» **SUPPLIED MATERIAL**
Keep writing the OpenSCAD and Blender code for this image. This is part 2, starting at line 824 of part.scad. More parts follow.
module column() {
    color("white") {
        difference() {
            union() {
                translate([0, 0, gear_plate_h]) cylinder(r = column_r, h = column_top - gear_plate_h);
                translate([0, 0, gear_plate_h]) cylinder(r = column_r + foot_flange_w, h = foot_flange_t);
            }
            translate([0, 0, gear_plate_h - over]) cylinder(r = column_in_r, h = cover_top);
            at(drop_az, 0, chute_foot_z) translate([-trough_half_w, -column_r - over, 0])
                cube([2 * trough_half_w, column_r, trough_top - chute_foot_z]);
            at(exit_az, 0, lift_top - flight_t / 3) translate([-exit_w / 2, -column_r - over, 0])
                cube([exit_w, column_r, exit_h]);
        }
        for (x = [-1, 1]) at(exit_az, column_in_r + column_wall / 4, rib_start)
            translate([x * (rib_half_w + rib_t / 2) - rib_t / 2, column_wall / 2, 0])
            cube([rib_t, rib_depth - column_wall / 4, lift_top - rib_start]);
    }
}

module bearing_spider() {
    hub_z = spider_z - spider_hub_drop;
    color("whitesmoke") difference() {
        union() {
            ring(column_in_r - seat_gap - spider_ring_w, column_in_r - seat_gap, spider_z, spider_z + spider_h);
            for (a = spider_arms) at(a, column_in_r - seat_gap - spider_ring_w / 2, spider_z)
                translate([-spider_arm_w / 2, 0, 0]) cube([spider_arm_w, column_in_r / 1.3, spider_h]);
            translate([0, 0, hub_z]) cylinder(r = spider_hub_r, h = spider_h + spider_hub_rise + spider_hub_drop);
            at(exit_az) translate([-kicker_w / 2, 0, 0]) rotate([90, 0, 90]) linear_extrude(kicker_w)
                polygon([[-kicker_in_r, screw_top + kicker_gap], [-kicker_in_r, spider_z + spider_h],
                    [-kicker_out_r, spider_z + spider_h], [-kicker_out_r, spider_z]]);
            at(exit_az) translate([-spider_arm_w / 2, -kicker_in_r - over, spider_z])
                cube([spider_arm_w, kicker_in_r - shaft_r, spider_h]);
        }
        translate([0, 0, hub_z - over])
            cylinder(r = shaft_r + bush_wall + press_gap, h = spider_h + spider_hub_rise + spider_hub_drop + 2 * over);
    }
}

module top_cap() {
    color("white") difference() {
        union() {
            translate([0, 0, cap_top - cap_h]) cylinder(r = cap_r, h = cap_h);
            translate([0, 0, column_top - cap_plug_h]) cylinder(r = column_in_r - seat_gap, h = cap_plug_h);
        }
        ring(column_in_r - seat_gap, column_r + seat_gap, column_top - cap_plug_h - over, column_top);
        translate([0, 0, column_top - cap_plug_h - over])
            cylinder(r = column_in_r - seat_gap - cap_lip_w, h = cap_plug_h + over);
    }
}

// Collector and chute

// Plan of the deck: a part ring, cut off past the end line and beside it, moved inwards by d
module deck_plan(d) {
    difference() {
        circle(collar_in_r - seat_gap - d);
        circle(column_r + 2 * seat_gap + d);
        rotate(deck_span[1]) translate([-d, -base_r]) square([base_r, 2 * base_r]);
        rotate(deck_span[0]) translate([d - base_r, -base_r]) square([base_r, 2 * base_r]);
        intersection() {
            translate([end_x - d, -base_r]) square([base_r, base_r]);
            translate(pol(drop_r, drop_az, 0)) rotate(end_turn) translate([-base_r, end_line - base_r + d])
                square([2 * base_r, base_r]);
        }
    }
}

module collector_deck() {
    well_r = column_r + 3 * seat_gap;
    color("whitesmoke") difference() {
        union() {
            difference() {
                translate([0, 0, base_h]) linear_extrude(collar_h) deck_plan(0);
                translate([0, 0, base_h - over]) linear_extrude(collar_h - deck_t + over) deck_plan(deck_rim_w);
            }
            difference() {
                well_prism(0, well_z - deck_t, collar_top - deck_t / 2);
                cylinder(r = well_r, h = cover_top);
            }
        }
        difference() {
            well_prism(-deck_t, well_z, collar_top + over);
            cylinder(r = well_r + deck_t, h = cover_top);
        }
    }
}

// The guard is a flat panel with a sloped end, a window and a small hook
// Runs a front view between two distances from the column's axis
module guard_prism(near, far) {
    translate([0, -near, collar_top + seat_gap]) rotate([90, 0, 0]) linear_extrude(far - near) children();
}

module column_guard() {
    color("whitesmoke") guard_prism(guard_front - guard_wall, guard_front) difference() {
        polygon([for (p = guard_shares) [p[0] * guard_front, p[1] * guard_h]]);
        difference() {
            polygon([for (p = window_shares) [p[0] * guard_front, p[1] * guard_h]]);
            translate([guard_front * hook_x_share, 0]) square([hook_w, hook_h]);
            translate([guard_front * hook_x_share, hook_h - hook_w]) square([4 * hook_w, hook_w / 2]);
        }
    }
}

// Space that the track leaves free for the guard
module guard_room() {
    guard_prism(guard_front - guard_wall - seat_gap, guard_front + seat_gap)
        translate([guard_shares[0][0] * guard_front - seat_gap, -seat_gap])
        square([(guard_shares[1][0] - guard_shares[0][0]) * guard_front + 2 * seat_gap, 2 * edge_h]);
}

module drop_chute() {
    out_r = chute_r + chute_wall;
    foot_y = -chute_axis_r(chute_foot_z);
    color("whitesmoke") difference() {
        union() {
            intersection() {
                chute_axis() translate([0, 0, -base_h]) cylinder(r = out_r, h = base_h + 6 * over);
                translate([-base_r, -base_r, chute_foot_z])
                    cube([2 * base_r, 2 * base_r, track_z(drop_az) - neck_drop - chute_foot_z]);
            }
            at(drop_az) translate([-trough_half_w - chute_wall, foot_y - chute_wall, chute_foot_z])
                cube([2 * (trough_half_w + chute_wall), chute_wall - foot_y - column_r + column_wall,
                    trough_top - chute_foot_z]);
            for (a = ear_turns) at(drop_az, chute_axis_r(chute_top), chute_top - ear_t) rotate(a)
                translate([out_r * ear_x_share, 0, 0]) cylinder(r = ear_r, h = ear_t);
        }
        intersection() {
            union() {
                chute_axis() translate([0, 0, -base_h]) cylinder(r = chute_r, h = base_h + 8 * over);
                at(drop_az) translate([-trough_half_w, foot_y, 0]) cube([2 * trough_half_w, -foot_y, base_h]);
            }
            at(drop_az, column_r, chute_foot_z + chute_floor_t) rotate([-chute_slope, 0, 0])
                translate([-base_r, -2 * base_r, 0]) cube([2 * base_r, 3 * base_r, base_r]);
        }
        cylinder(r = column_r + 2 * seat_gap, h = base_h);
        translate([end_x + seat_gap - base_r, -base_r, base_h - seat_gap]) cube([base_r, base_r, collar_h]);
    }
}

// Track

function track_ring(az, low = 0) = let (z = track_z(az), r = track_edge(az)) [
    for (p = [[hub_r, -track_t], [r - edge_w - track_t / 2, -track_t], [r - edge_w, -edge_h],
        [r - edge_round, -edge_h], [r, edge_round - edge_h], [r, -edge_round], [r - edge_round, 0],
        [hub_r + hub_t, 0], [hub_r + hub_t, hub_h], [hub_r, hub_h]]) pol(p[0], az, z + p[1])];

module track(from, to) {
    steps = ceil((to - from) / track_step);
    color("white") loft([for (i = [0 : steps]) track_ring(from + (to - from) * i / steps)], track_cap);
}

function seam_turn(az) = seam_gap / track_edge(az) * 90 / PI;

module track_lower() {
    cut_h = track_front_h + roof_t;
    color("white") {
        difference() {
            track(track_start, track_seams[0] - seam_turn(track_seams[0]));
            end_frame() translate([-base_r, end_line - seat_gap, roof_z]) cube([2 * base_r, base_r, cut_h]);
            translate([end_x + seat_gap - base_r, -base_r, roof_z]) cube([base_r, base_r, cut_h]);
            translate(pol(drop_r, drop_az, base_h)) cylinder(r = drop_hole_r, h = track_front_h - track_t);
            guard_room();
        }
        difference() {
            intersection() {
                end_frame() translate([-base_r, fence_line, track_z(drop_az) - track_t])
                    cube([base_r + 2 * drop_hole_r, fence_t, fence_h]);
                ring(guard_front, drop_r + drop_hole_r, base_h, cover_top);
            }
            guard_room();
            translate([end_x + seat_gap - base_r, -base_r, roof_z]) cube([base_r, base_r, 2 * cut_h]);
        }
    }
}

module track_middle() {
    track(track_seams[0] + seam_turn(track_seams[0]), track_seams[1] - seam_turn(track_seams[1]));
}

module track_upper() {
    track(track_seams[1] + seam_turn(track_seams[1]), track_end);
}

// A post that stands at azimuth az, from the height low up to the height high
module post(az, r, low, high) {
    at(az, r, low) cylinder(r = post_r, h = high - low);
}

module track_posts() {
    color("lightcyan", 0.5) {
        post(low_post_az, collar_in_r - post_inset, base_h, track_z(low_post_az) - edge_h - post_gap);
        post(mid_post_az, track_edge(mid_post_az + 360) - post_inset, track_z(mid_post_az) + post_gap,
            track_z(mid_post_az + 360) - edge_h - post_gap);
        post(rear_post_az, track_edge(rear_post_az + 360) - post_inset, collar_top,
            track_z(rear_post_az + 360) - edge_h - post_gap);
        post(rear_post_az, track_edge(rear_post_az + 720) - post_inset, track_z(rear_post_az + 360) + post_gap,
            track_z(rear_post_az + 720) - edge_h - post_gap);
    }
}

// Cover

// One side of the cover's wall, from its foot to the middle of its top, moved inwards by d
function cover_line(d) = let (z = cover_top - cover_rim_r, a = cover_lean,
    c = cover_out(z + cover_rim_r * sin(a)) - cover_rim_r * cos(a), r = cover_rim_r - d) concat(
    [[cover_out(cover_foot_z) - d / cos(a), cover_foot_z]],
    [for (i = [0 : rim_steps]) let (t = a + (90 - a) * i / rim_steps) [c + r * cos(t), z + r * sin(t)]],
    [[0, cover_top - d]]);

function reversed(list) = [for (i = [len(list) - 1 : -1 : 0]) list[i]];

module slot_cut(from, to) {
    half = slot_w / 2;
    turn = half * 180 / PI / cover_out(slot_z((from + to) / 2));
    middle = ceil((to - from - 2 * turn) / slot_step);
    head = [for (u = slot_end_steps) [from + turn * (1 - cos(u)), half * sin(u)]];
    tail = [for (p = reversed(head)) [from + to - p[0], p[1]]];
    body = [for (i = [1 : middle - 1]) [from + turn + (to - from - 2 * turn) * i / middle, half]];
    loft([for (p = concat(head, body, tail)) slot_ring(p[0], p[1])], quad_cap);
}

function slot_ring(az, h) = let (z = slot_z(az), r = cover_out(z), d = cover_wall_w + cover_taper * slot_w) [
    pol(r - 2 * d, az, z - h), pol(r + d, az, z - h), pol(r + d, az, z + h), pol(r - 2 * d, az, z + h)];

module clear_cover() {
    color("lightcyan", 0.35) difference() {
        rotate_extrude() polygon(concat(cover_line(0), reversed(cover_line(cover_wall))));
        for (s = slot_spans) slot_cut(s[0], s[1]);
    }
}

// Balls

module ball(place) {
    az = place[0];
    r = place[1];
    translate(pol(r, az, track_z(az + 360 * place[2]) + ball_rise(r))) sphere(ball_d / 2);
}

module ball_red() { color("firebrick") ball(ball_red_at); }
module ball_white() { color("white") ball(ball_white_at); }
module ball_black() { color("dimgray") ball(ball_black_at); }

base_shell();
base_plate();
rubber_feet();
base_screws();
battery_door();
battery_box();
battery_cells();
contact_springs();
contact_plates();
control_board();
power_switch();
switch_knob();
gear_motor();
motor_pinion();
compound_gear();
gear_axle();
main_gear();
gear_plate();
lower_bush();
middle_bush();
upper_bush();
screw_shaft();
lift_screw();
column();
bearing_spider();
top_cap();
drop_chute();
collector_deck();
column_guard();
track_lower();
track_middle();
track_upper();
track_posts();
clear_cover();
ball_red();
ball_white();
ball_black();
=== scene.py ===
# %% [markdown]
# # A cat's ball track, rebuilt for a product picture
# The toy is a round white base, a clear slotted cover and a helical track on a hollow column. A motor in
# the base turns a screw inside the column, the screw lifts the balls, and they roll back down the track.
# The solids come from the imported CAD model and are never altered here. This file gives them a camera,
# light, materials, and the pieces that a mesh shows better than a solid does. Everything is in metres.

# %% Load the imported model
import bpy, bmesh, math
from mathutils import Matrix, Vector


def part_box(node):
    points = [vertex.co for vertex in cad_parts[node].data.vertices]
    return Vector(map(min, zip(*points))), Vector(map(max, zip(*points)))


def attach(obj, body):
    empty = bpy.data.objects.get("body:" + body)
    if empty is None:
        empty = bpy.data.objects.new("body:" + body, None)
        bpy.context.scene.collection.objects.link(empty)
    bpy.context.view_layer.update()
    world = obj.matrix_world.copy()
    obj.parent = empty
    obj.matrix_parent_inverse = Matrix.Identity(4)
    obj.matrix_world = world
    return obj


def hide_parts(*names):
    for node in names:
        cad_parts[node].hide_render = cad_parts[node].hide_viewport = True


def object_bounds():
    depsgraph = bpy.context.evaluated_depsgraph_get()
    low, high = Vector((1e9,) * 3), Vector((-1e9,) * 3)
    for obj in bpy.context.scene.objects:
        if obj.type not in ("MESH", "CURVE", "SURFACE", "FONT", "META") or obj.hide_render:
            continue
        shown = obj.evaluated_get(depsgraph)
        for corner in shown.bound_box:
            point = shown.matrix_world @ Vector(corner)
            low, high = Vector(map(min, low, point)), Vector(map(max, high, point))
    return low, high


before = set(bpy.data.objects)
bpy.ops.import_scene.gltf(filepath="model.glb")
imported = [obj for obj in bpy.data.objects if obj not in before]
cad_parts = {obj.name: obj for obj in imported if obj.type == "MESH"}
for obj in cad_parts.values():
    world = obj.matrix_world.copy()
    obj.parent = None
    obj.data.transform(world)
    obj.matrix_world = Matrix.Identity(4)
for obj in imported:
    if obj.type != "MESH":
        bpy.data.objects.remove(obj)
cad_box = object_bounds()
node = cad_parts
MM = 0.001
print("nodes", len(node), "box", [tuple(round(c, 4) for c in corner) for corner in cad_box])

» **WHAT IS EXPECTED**
Extract from the listing above the lines between the line containing "battery_door();" and the line containing "shown = obj.evaluated_get(depsgraph)", keeping both of those lines. Output nothing else.

» **RESULT**
battery_door();
battery_box();
battery_cells();
contact_springs();
contact_plates();
control_board();
power_switch();
switch_knob();
gear_motor();
motor_pinion();
compound_gear();
gear_axle();
main_gear();
gear_plate();
lower_bush();
middle_bush();
upper_bush();
screw_shaft();
lift_screw();
column();
bearing_spider();
top_cap();
drop_chute();
collector_deck();
column_guard();
track_lower();
track_middle();
track_upper();
track_posts();
clear_cover();
ball_red();
ball_white();
ball_black();
=== scene.py ===
# %% [markdown]
# # A cat's ball track, rebuilt for a product picture
# The toy is a round white base, a clear slotted cover and a helical track on a hollow column. A motor in
# the base turns a screw inside the column, the screw lifts the balls, and they roll back down the track.
# The solids come from the imported CAD model and are never altered here. This file gives them a camera,
# light, materials, and the pieces that a mesh shows better than a solid does. Everything is in metres.

# %% Load the imported model
import bpy, bmesh, math
from mathutils import Matrix, Vector


def part_box(node):
    points = [vertex.co for vertex in cad_parts[node].data.vertices]
    return Vector(map(min, zip(*points))), Vector(map(max, zip(*points)))


def attach(obj, body):
    empty = bpy.data.objects.get("body:" + body)
    if empty is None:
        empty = bpy.data.objects.new("body:" + body, None)
        bpy.context.scene.collection.objects.link(empty)
    bpy.context.view_layer.update()
    world = obj.matrix_world.copy()
    obj.parent = empty
    obj.matrix_parent_inverse = Matrix.Identity(4)
    obj.matrix_world = world
    return obj


def hide_parts(*names):
    for node in names:
        cad_parts[node].hide_render = cad_parts[node].hide_viewport = True


def object_bounds():
    depsgraph = bpy.context.evaluated_depsgraph_get()
    low, high = Vector((1e9,) * 3), Vector((-1e9,) * 3)
    for obj in bpy.context.scene.objects:
        if obj.type not in ("MESH", "CURVE", "SURFACE", "FONT", "META") or obj.hide_render:
            continue
        shown = obj.evaluated_get(depsgraph)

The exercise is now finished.